Hybrid species—and especially species hybridized to satisfy human needs—are valued less by conservationists than species with their original genetic legacy intact. To suggest that a hybrid bison riddled with cattle genes is the same animal that roamed the Plains in Paleolithic times would be, for many people, to commit wildlife heresy, like saying the difference between your neighbor’s kitty and a Himalayan snow leopard didn’t matter.

The only bison to have lived wild and free on the same landscape since the slaughter ended a century ago are the herd in Yellowstone National Park, which number close to 5,000. Their mystique has garnered them their own environmental group, the Buffalo Field Campaign.
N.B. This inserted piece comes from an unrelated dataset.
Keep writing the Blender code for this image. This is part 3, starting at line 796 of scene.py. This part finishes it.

It’s a mystique they thoroughly deserve. A big bull bison, frosted in snow and huffing ice crystals on Yellowstone’s Blacktail Plateau, is about as otherworldly as a bison can get.

Even so, the Yellowstone bison have genetic complications woven into their history. For years, they were kept semi-domesticated at a buffalo ranch in the Lamar Valley. The small herd was boosted at one point by a few animals brought in from outside. Eventually, the feeding and corralling they underwent was deemed incompatible with the park’s mission, and they were released. The bison in Yellowstone today certainly roam wilder than any other herd in the U.S., but nobody knows for sure whether some cattle genes didn’t sneak in at some point.
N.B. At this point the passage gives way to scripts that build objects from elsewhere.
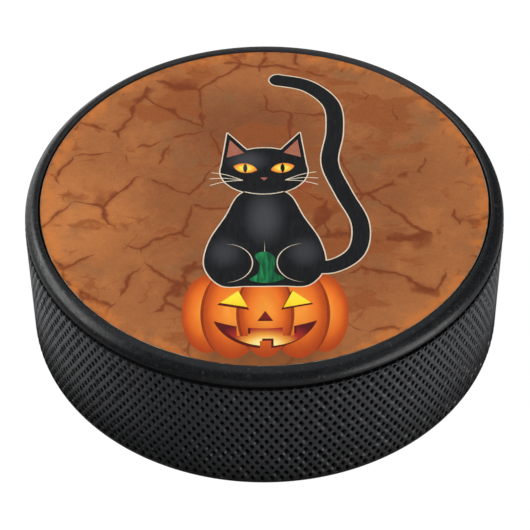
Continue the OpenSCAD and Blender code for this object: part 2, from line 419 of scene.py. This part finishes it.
def rubber_material():
    """Satin black rubber, worn paler on the crests, with the recess wall painted paler as painted light
    and every gap painted black as painted shade.
    """
    n = Nodes("black_rubber", 0.42, 0.21)
    radius = n.radius()
    rim_z = (PUCK_H - RIM_H) / MM
    groove_z = GROOVE_Z / MM
    channel_z = (PUCK_H - RECESS_DEPTH - CHANNEL_DEPTH) / MM
    below_rim = n.math("LESS_THAN", n.z, rim_z)
    on_rim = n.math("GREATER_THAN", n.z, rim_z)
    in_recess = n.times(n.math("LESS_THAN", radius, (RECESS_R + CORNER / 2) / MM), on_rim)
    depth = n.times(n.math("SUBTRACT", PUCK_R / MM, radius), below_rim)
    on_side = n.math("LESS_THAN", depth, (FOOT_ROUND + RIM_SET_IN) / MM)

    # painted shade: the pits, the knurl just below the groove, the channel round the print and the
    # bottom of the rim above the groove are painted near-black where shade falls
    dark = n.times(n.step(depth, *PIT_FADE), on_side)
    by_groove = n.times(n.step(n.z, groove_z - GROOVE_FADE, groove_z), below_rim)
    in_channel = n.times(n.step(n.z, channel_z, channel_z + CHANNEL_FADE, 1, 0), in_recess)
    under_rim = n.times(n.step(n.z, rim_z + RIM_FADE[0], rim_z + RIM_FADE[1], 0.6, 0), on_rim)
    for gap in (by_groove, in_channel, under_rim):
        dark = n.math("MAXIMUM", dark, gap)

    mottle = n.noise(2.2, detail=5, roughness=0.6, seed=1).outputs[0]
    grain = n.noise(0.35, detail=3, roughness=0.6, seed=2).outputs[0]
    both = n.math("ADD", n.times(mottle, 0.5), n.times(grain, 0.5))
    satin = n.step(both, 0.36, 0.64, 0.24, 0.42)
    n.put(n.shader.inputs["Roughness"], n.math("MAXIMUM", satin, n.times(dark, 0.95)))
    n.bump(both, 0.5, 0.11 * MM)

    crest = n.times(n.step(depth, *CREST_FADE, 1, 0), below_rim)
    # painted shade: the crests are painted darker towards the foot, where shade from the floor falls
    crest_colour = n.mix(n.step(n.z, 0, 18), rgb(35, 35, 36), rgb(46, 46, 48))
    rubber = n.mix(crest, rgb(20, 20, 21), crest_colour)
    scuffs = n.step(n.noise(0.5, detail=4, roughness=0.7, seed=3).outputs[0], 0.54, 0.72)
    rubber = n.mix(n.times(scuffs, 0.6), rubber, rgb(78, 78, 80))
    # painted light: the recess wall and channel are painted a paler grey, standing in for the light
    # they catch on the far rim
    rubber = n.mix(in_recess, rubber, rgb(68, 68, 70))
    return n.colour(n.mix(dark, rubber, rgb(2, 2, 2)))


def ink(name):
    """The start of a material for a printed film, with its fine unevenness."""
    n = Nodes(name, 0.55, 0.12)
    film = n.noise(0.3, detail=2, seed=9).outputs[0]
    n.bump(film, 0.12, 0.02 * MM)
    return n


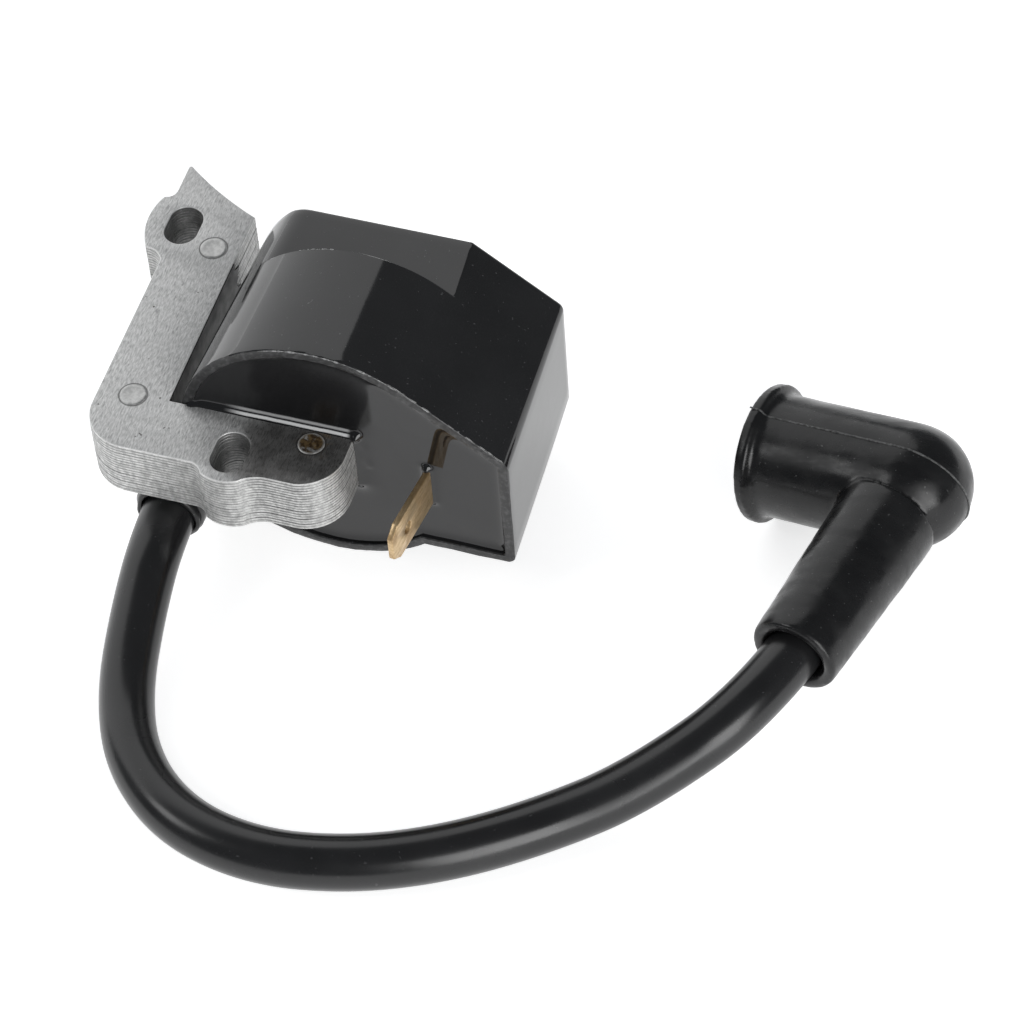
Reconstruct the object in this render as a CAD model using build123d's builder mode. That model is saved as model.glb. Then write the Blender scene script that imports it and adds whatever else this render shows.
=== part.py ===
from build123d import *
import math
import os

os.makedirs("parts", exist_ok=True)

# Ignition coil of a small two-stroke engine, lying on its round housing.
# Millimetres, +Z up, +X across the coil towards the kill terminal's side, +Y from the open face
# towards the flywheel. The origin is on the table, under the middle of the coil module.

# ---- where the module stands ----
coil_x = 4.5                # the coil's axis, from the origin
rim_y = -13.8               # the plane of the housing's open rim

# ---- housing ----
housing_radius = 18.9
housing_length = 27.4
housing_wall = 1.4
back_wall = 1.5
draft = 2.5                 # degrees, all walls narrow towards the back
axis_z = housing_radius     # height of the coil's axis
slant_angle = 37.0          # degrees, the compartment's sloping wall
slant_foot_x = 24.4
compartment_floor_z = 4.6
corner_radius = 2.6
foot_corner_radius = 1.2
step_y = 18.0               # behind this the top is cut flat
step_z = 32.3
step_corner_radius = 3.0
cut_width = 60.0            # of the block that cuts the flat, wider than the housing
cut_height = 30.0
contact_slot_x = -13.5      # how far in the contact's way through the wall runs
contact_slot_y = (2.5, 3.5)
contact_slot_z = (8.5, 10.1)

# ---- laminated core ----
sheet_count = 18
sheet_pitch = 0.5
sheet_thickness = 0.49      # the rest of the pitch is varnish
core_bottom_z = 14.1
core_height = sheet_count * sheet_pitch
core_mid_z = core_bottom_z + core_height / 2
arm_outer_x = -29.4
arm_inner_x = -20.0
base_inner_y = -0.1
base_outer_y = -8.7
inner_arm_width = 8.6
flywheel_radius = 51.0
flywheel_y = 78.75          # the flywheel's centre lies on the coil's axis
horn_x = -31.4              # outer corner of the outer pole
horn_tip_x = -30.8
horn_rise = 0.7
ear = [(-32.7, 32.3), (-33.5, 28.0), (-32.0, 23.5)]    # the bulge round the outer slot
ear_top_y = 33.6
ear_foot_y = 21.8
heel_start_y = -2.5         # the rounded corner below the outer arm
heel_radius = 6.2
heel_end_x = -23.2
lobe = [(-12.4, -10.0), (-9.9, -10.7), (-7.4, -10.1)]  # the bulge round the inner slot
lobe_start_x = -14.2
lobe_tail = [(-6.0, -9.1), (-4.2, -8.7)]
toe = [(-0.6, -8.7), (2.9, -6.9), (4.3, -3.4)]         # the rounded corner below the inner arm
slot_width = 4.4
slot_length = 6.4
slot_centres = [(-28.5, 28.2), (-9.8, -6.0)]
rivet_diameter = 3.4
rivet_clearance = 0.02
rivet_head = 0.12
face_rivets = [(-23.4, 25.4), (-24.75, -0.4), (-0.5, -2.1)]
hidden_rivet = (0.0, 24.0)

# ---- lead tower, lead and plug boot ----
tower_x = -19.2
tower_z = 9.3
tower_radius = 4.6
tower_front_y = -6.6
tower_back_y = 7.0
tower_bore_end_y = 3.6
web_front_y = 2.8           # the web below the tower, on which the coil rests
web_width = 7.0
lead_diameter = 7.0
conductor_diameter = 2.0
conductor_gap = 0.01
bore_clearance = 0.05
seal_diameter = 8.3
seal_depth = 1.6
contact_spike_diameter = 1.6
contact_spike_length = 3.2
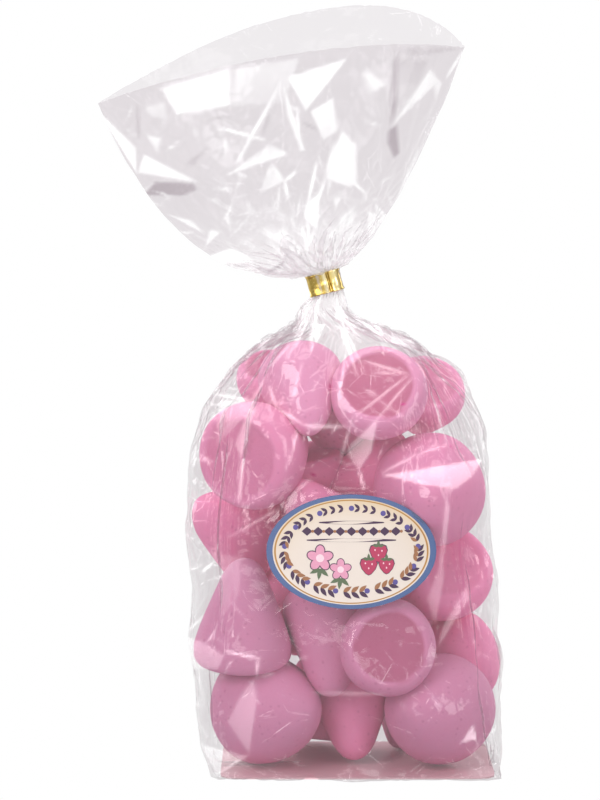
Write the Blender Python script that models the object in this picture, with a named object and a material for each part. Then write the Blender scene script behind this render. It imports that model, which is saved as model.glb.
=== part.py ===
"""A clear gusseted bag of pink meringue cookies, tied at the neck, with a blank oval label.

Blender 4.5 script, in metres, +Z up. The front of the bag faces -Y, and the origin is the middle of the base.
The filled bag, the open frill above the tie, the metal tie band and the label are separate solids.
"""

import math

import bmesh
import bpy
import numpy as np

MM = 0.001

# The base of the bag, held square by a card
BASE_WIDTH = 106.5 * MM
BASE_DEPTH = 68.0 * MM

# Filled bag, from the base to the shoulders: height, left side, right side, half depth, squareness.
# Squareness is the exponent of a superellipse: 2 is an ellipse, and a high number is nearly a rectangle.
BODY_SECTIONS = (
    (0.0, -52.5, 54.0, 34.0, 16.0),
    (9.0, -57.5, 54.8, 35.0, 9.0),
    (26.0, -60.0, 56.0, 36.0, 5.0),
    (50.0, -63.5, 56.0, 37.0, 3.8),
    (70.0, -61.5, 54.2, 37.3, 3.4),
    (88.0, -64.5, 51.8, 37.0, 3.2),
    (112.0, -63.0, 51.5, 35.5, 2.9),
    (130.0, -59.5, 48.7, 32.0, 2.6),
    (146.0, -52.5, 40.0, 26.0, 2.4),
    (157.0, -43.0, 30.0, 19.0, 2.2),
    (163.5, -33.5, 21.5, 13.5, 2.1),
    (167.0, -24.5, 12.0, 9.5, 2.0),
    (171.0, -22.2, 1.5, 7.0, 2.0),
    (175.5, -20.4, -3.0, 5.0, 2.0),
)
BODY_RINGS = 34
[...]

These genetic complexities are taken seriously by American Prairie, an upstart conservation outfit in Bozeman, Mont., that aims to build “the largest nature reserve in the contiguous United States, a refuge for people and wildlife preserved forever as part of America’s heritage.” Using market mechanisms and philanthropy rather than government edict and law enforcement, the group hopes to turn 3.2 million acres of central Montana into a homespun Serengeti with huge herds of ungulates dodging a suite of predators on a landscape scale.

American Prairie has stepped in to provide a kind of genetic reassurance to the bison conservation community. “Our goal has always been to have the gold standard for a conservation herd in terms of genetics,” says Pete Geddes, the group’s vice president and chief external relations officer. They work diligently to ensure the genetic diversity of their herd. Every bison brought onto American Prairie’s land has been genetically tested by a lab in Missouri.

As DNA technologies improve, the animals have been retested. When bison are brought into a corral for an inoculation or a census, blood from a random sample of the herd is sent back to the lab. Animals with cattle genes have been killed or given away. The policy has been ruthlessly enforced. In 2010, when American Prairie’s herd was only 200 strong, bison managers removed 90 animals because of genetic impurities. As a result, if an animal is grazing on American Prairie’s land, you can be pretty confident it meets a high genetic threshold.

Being sticklers for genetics is an investment that American Prairie is making in wild bison’s future. For now, these animals are privately owned and treated as livestock according to Montana law. In 2019, however, the state’s Fish, Wildlife, and Parks agency released a report acknowledging an unfulfilled obligation to restore wild bison to the state, suggesting that they are wildlife, not livestock.

The report is vague about how—or when—the state is going to make that happen, but American Prairie sees itself as a potential future partner in any restoration process. “If the people of Montana want a herd of wild bison at some point,” Mr. Geddes told me diplomatically, “we would be happy to contribute our animals.” American Prairie has the golden eggs, should anybody decide on a suitable place to put them.

Mr. Preston is a professor of philosophy at the University of Montana. This essay is adapted from his new book, “Tenacious Beasts: Wildlife Recoveries That Change How We Think about Animals,” published by MIT Press.